No one here has ever turned a new rotor or at least chocked it up on a lathe? I do it all the time with new rotors and more than a few need a cleanup.
If you've done it successfully on a lathe without a dedicated jig that doesn't ever get removed from the chuck I'd love to know how.
The key to a brake lathe is that it can do both sides without flipping the rotor around, ensuring the surfaces are dead nuts parallel while clamping against the WMS. Furthermore the conical mounting setup quickly and easily centers and holds just about any rotor so you don't spend 20 minutes jacking around with workholding.
I've thrown around various designs in my head, but it all starts with a jig I
would first face every time I've put it in the chuck so I know the WMS is dead nuts square to the travel of my cross slide. I suppose a fixture for a face plate might prevent this, so then I'm loading up my face plate which I never use.
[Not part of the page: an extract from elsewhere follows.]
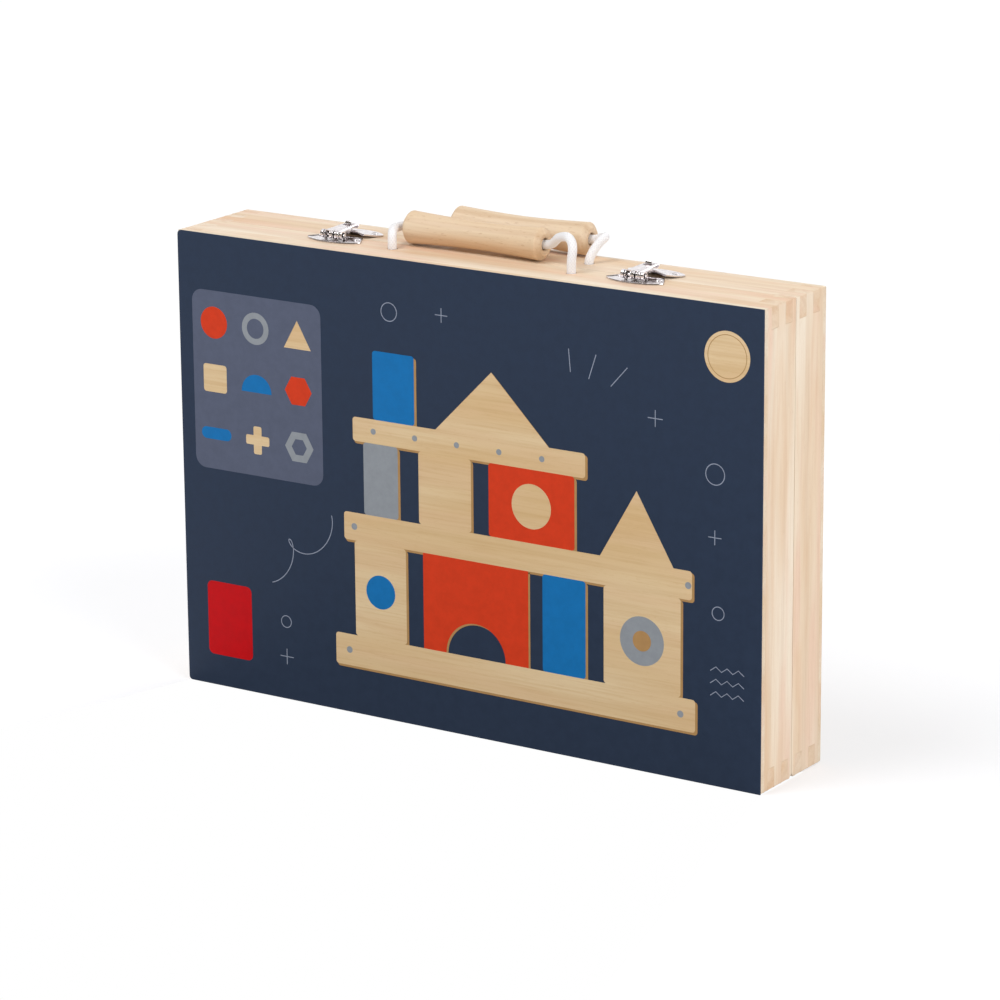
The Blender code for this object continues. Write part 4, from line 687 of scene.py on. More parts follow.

Then, lacking the cones, the jig would likely be drilled and tapped for the bolt pattern of the rotor in question and I'd bolt it up. Studs are out because I have to face that entire surface.
This way I'd feel comfortable facing one side, unbolting and flipping it around and doing the other side.
Some claim they've gotten the compound and tool post to reach around to the back of the rotor without flipping it, but what a PITA and a huge YMMV depending upon lathe and rotor -- I tried years ago with no success.